No filme não presenciamos nenhum momento em que Mulligan tenha dificuldades para apreciar o maravilhoso desjejum parisiense, ou mesmo um sequer instante em que este se comporte de forma pouco ética, sobretudo quando cai nos encantos de Milo Roberts (Nina Foch), a viúva rica que por admirar o trabalho do pintor, o qual se mostra tão apegado a suas obras, por jamais acreditar que um dia venderia alguma de suas telas, decide patrociná-lo. Tudo isso pelo simples fato de ser um artista, habitante da encantadora Paris que tanto o comove. Situação contrária a de seu amigo, o concertista de piano desempregado Adam Cook (Oscar Levant), este sim, revela certo desprazer com a vida que leva na capital francesa.
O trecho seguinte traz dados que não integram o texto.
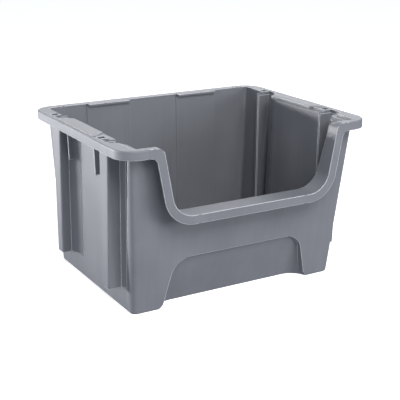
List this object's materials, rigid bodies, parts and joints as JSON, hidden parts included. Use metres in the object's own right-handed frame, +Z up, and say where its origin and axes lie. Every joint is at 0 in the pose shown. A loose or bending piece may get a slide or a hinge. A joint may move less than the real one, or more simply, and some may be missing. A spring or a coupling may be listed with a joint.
{
  "type": "open-front storage bin",
  "caption": "Open-front stacking storage container with a rolled rim, a lowered front mouth, hollow side posts and an arched foot recess.",
  "frame": {"origin": "middle of the resting plane, under the centre of the rim's outline", "axes": "+X to the right as seen from the open front, -Y towards the open front, +Z up"},
  "size_m": [0.513, 0.412, 0.3175],
  "materials": {
    "polypropylene": "satin moulded mid grey"
  },
  "bodies": {
    "root": {"floor": "polypropylene", "back_wall": "polypropylene", "front_wall": "polypropylene", "left_side_wall": "polypropylene", "right_side_wall": "polypropylene", "left_front_post": "polypropylene", "left_rear_post": "polypropylene", "right_front_post": "polypropylene", "right_rear_post": "polypropylene", "left_front_grip_rib": "polypropylene", "left_rear_grip_rib": "polypropylene", "right_front_grip_rib": "polypropylene", "right_rear_grip_rib": "polypropylene", "back_rim": "polypropylene", "left_rim": "polypropylene", "right_rim": "polypropylene", "front_left_rim_corner": "polypropylene", "front_right_rim_corner": "polypropylene", "sill_lip": "polypropylene", "left_mouth_lip": "polypropylene", "right_mouth_lip": "polypropylene", "left_grip_plate": "polypropylene", "right_grip_plate": "polypropylene"}
  },
  "joints": []
}
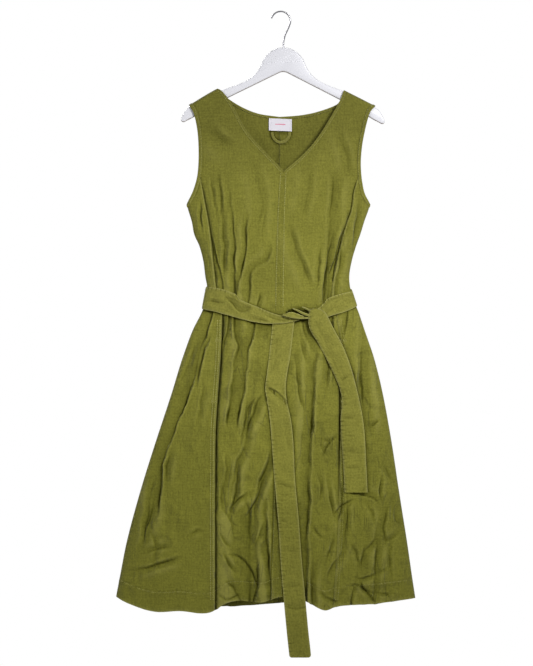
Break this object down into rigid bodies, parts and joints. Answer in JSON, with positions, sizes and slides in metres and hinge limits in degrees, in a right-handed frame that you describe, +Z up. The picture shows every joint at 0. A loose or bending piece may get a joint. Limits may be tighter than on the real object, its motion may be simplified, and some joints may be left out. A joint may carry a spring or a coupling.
{
  "type": "shift dress on a hanger",
  "caption": "Sleeveless V-neck olive linen shift dress with a tied self-fabric belt and flared panelled skirt, hanging on a plain white wooden hanger.",
  "frame": {"origin": "inner top of the hanger's hook, where it rests on a rail", "axes": "+Z up, -Y the way the front of the dress faces, +X to the right seen from the front"},
  "size_m": [0.6243, 0.1157, 1.3451],
  "materials": {
    "linen": "matte plain-weave linen blend, soft sheen, creased",
    "label": "smooth woven satin",
    "white_wood": "white satin lacquer",
    "hook_steel": "bright plated wire"
  },
  "bodies": {
    "root": {"front_left": "linen", "front_right": "linen", "side_front_left": "linen", "side_front_right": "linen", "back_left": "linen", "back_right": "linen", "armhole_binding_left": "linen", "armhole_binding_right": "linen", "neck_band_front_left": "linen", "neck_band_front_right": "linen", "neck_band_back": "linen", "hanging_loop": "linen", "pocket_bag_left": "linen", "pocket_bag_right": "linen", "belt_front_left": "linen", "belt_front_right": "linen", "belt_back": "linen", "belt_knot": "linen", "belt_tail_short": "linen", "belt_tail_long": "linen", "neck_label": "label", "hanger_body": "white_wood", "hanger_hook": "hook_steel"}
  },
  "joints": []
}
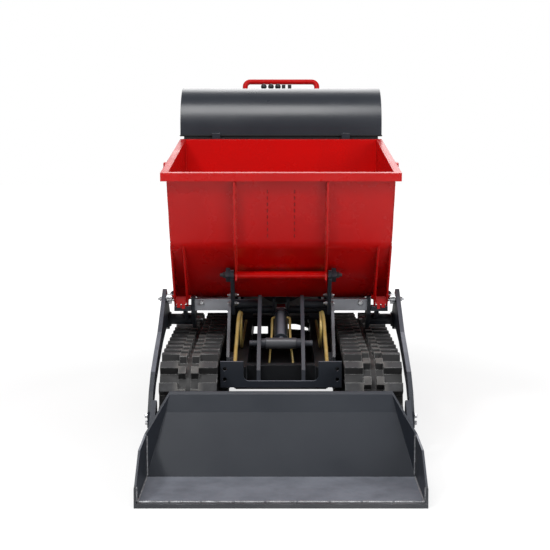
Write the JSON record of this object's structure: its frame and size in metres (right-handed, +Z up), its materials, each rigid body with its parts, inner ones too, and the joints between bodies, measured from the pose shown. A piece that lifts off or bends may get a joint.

Mas se Paris é bela em qualquer estação, o mesmo não se pode dizer de Buenos Aires no filme argentino “Medianeras: Buenos Aires na Era do Amor Virtual” de Gustavo Taretto (2011). Em seu primeiro longa-metragem, Taretto confirma o que já era notável em seus curtas-metragens (Hoje Não Estou, Uma Vez Mais) um olhar apurado para captar a realidade urbana presente em toda grande cidade, sobretudo a dos países subdesenvolvidos. E por dominar tão bem a essência de todos os problemas que os grandes centros urbanos apresentam, Taretto logra o êxito de transformar a realidade em algo encantadoramente belo. No inicio do filme acompanhamos uma seleção de imagens que nos comprovam o que a narração do personagem Martín (Javier Drolas) afirma: o crescimento descontrolado e imperfeito de Buenos Aires, tal seleção e narração são concluídas com a ideia de que problemas tais como divórcios, falta de comunicação, depressão, suicídios, neuroses, obesidade, sedentarismo, entre outros tantos, são culpa dos arquietos e incorporadoras. Além do que, Martín afirma ser acometido por todos os problemas por ele enumerados, a exceção do suicídio.
Ao acompanhar o cotidiano, as preferências, gostos e fobias de Martín e Mariana (Pilar López de Ayala), só podemos ter a certeza que ambos se completam, e esperar o momento em que o encontro entre eles ocorrerá, e a vilania arquitetônica quase nos deixa sem esperanças. Mas se a arquitetura e o urbanismo separam, o mundo virtual une e renova nossas esperanças. Esse é o grande trunfo de “Medianeras”, fazer com que o espectador se reconheça na realidade proposta pelo filme e imagine que o mesmo pode se passar na sua própria vida. A proposta é atual e verossimilhante ao contexto de cidade que conhecemos e as relações virtuais que estabelecemos, a qual tem como grande vantagem o fluxo de informação e a infinidade de conhecidos, que não se limitam mais ao seu bairro, escola, círculo familiar ou de amigos, as possibilidades são indeterminadas, o mesmo não se pode dizer do contado, limitado aos sentidos da visão e audição.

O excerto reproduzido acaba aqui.